Short of getting in a helicopter, the best way to get oriented is from the steeple of the so-called New Church, which was built between 1381 and 1510. Stairs go all the way up to the top, including through the steeple, built in the 19th-century after lightning destroyed the original one. (There had been earlier fires, too: another one started by lightning in 1536 destroyed not merely the steeple but most of Delft.) In winter, when these pictures were taken, it's very windy up there.

Netherlands: Delft picture 2

Gulp.

Netherlands: Delft picture 3

Turning west, to the Markt and Stadhuis (town hall). The old city (Binnenstad) extends only a couple of blocks beyond the Stadhuis (the modern buildings are a good indicator); a railway line, not visible here, marks the transition on the ground.

Netherlands: Delft picture 4

The town hall is really two structures: a medieval tower and a 17th century addition. On the ground, the addition dominates; from up here, it's hardly more than a facade.

Netherlands: Delft picture 5

Looking northwesterly, toward the Oude Kerk (St. Hippolytus Kerk), begun 1250. Vermeer is buried in it.

Netherlands: Delft picture 6

Looking to the north, with a group of flagrantly modern buildings (they cluster behind the hard-to-see park called the Doelinplein, just to the right of the canal, near the pair of bridges).

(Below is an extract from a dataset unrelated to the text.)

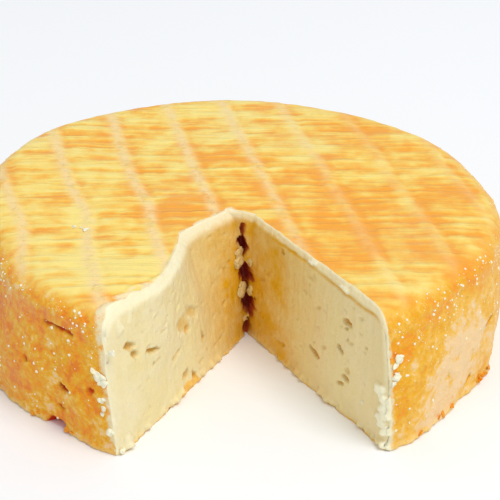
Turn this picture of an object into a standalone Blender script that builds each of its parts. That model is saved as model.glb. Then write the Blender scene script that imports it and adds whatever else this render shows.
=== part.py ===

Netherlands: Delft picture 7

Close-up of the same canal, one of three main canals that trisect the old city and feed many branches.

Netherlands: Delft picture 8

Looking southeasterly (with a telephoto) to the beestenmarkt, where animals were sold. The inclusion of new buildings here, as behind the Doelinplein, is nothing new: in earlier centuries Delft suffered not only the fire of 1536 but a catastrophic explosion of  90,000 pounds of gunpowder in 1654. That event not only demolished a large part of the town but blew the roof off the New Church and took the stained-glass windows with it.

Netherlands: Delft picture 9

Looking southwesterly, through a telephoto, toward Delft's old harbor, the Kolk. This is the southwestern edge of the old city, and from its far side Vermeer painted his iconic "View of Delft."